Bima, Berita11.com - Ahlan Wa Sahlan atau selamat datang untuk nama baru. Yayasan Sekolah Tinggi Keguruan dan Ilmu Pendidikan (STKIP) kini telah diubah namanya menjadi Yayasan Pengajaran dan Ilmu Pendidikan (YPIP) Bima Kota.
Sebelumnya, Yayasan IKIP telah disahkan Pengadilan Negeri Bima pada Tahun 2005 dan sejak berdirinya sampai sekarang belum pernah dibubarkan.

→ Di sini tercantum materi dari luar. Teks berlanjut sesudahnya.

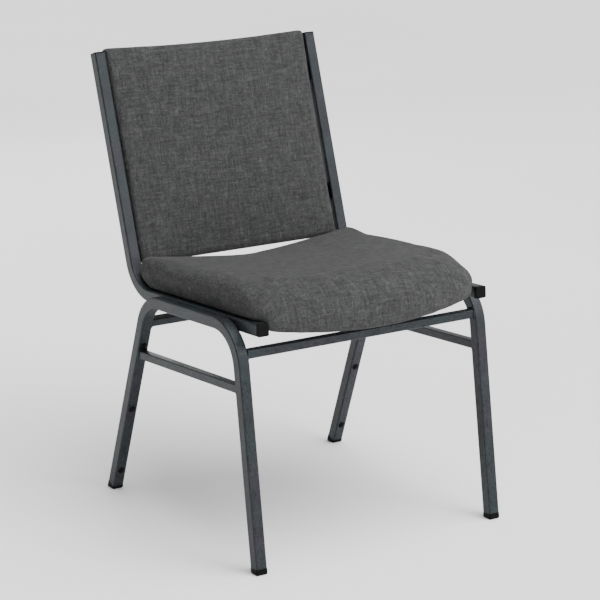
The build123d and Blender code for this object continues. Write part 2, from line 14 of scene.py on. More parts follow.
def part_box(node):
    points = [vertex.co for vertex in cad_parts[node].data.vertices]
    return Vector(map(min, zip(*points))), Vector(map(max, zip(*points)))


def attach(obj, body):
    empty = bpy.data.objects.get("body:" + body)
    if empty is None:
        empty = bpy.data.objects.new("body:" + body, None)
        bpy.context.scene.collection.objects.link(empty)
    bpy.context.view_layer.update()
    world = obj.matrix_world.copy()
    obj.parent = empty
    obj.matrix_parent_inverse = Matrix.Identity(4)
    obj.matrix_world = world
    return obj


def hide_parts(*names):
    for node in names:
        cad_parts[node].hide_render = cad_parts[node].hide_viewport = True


MM = 0.001

# Tilts of the frame's tubes
RUN_FALL = radians(3.78)
RECLINE = radians(18.2)
FRONT_LEAN = radians(8.6)
REAR_LEAN = radians(19.9)

# Seat cushion, in the seat's frame: s runs back along the rails, h stands up from their tops
SEAT_HALF = 238.5 * MM
SEAT_REAR = 188 * MM
SEAT_NOSE = -276 * MM
SEAT_BOW = 35 * MM
SEAT_FRONT_CORNER = 66 * MM
SEAT_REAR_CORNER = 9 * MM
SEAT_EDGE_H = 57 * MM
SEAT_TURN = 5.5 * MM
SEAT_DISH = 19.5 * MM
LIP_DROP = 36 * MM
LIP_RISE = 18 * MM
LIP_HALF = 217 * MM
LIP_END = 223 * MM
LIP_BACK = -251 * MM
LIP_BEND = 30 * MM
BEND_START = 139 * MM
BEND_INNER_R = 63.9 * MM
RAIL_INNER = 224.4 * MM
DUST_FRONT = -217 * MM
SEAT_MIDDLE_S = -45 * MM
FRONT_CORNER_SLACK = -0.05  # under 0, the front corners are fuller than an ellipse

# Rounding over the seat's edge at the front, the sides and the rear: how far in it starts, as a share of
# the way to the seat's middle, and how far it falls
ROUND_REACH = (0.31, 0.095, 0.03)
ROUND_FALL = (58 * MM, 25 * MM, 9 * MM)

# Part of the seat's underside that the turned-in cover leaves bare
BARE_HALF = 205 * MM
BARE_FRONT = -205 * MM
BARE_REAR = 158 * MM
BARE_EDGE = 10 * MM

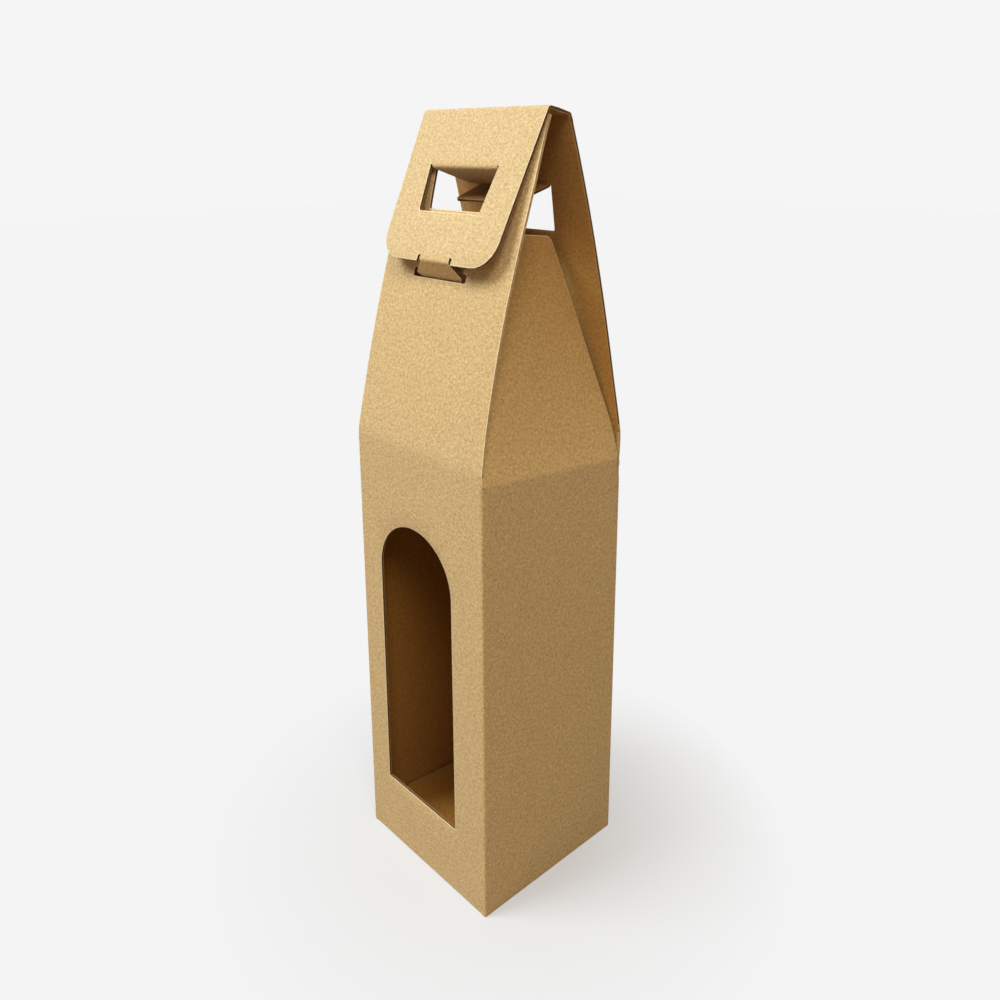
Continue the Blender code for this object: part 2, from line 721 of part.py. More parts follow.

Akta Perubahan yang baru saja disahkan tahun 2020 baru lalu, merupakan kelanjutan dari Yayasan IKIP dan sesuai Peraturan Perudang-undangan Yayasan yang baru yang menyatakan tidak boleh lagi menggunakan IKIP sehingga dirubah menjadi nama PIP.
"Saya masih ingat betul saat pembangunan ruang-ruang kuliah STKIP Bima, berkisar tahun 1980an, saya istilahkan ruang kuliah, karena memang pembangunannya hanya beberapa ruang dan tidak bertingkat dan cukup untuk menampung beberapa puluh Mahasiswa awal saja," kata salah seorang anggota Dewan Pembina YPIP Bima, Aris Muhammad, SH
Aris menerangkan, sekitar pertengahan tahun 1987, ketika itu, ia duduk santai dengan mertuanya yang sekarang sudah meninggal dunia yakni H. Djafar Amyn, saat itu pula, almarhum mertuanya mengeluarkan berkas dan meminta dirinya untuk membaca isinya.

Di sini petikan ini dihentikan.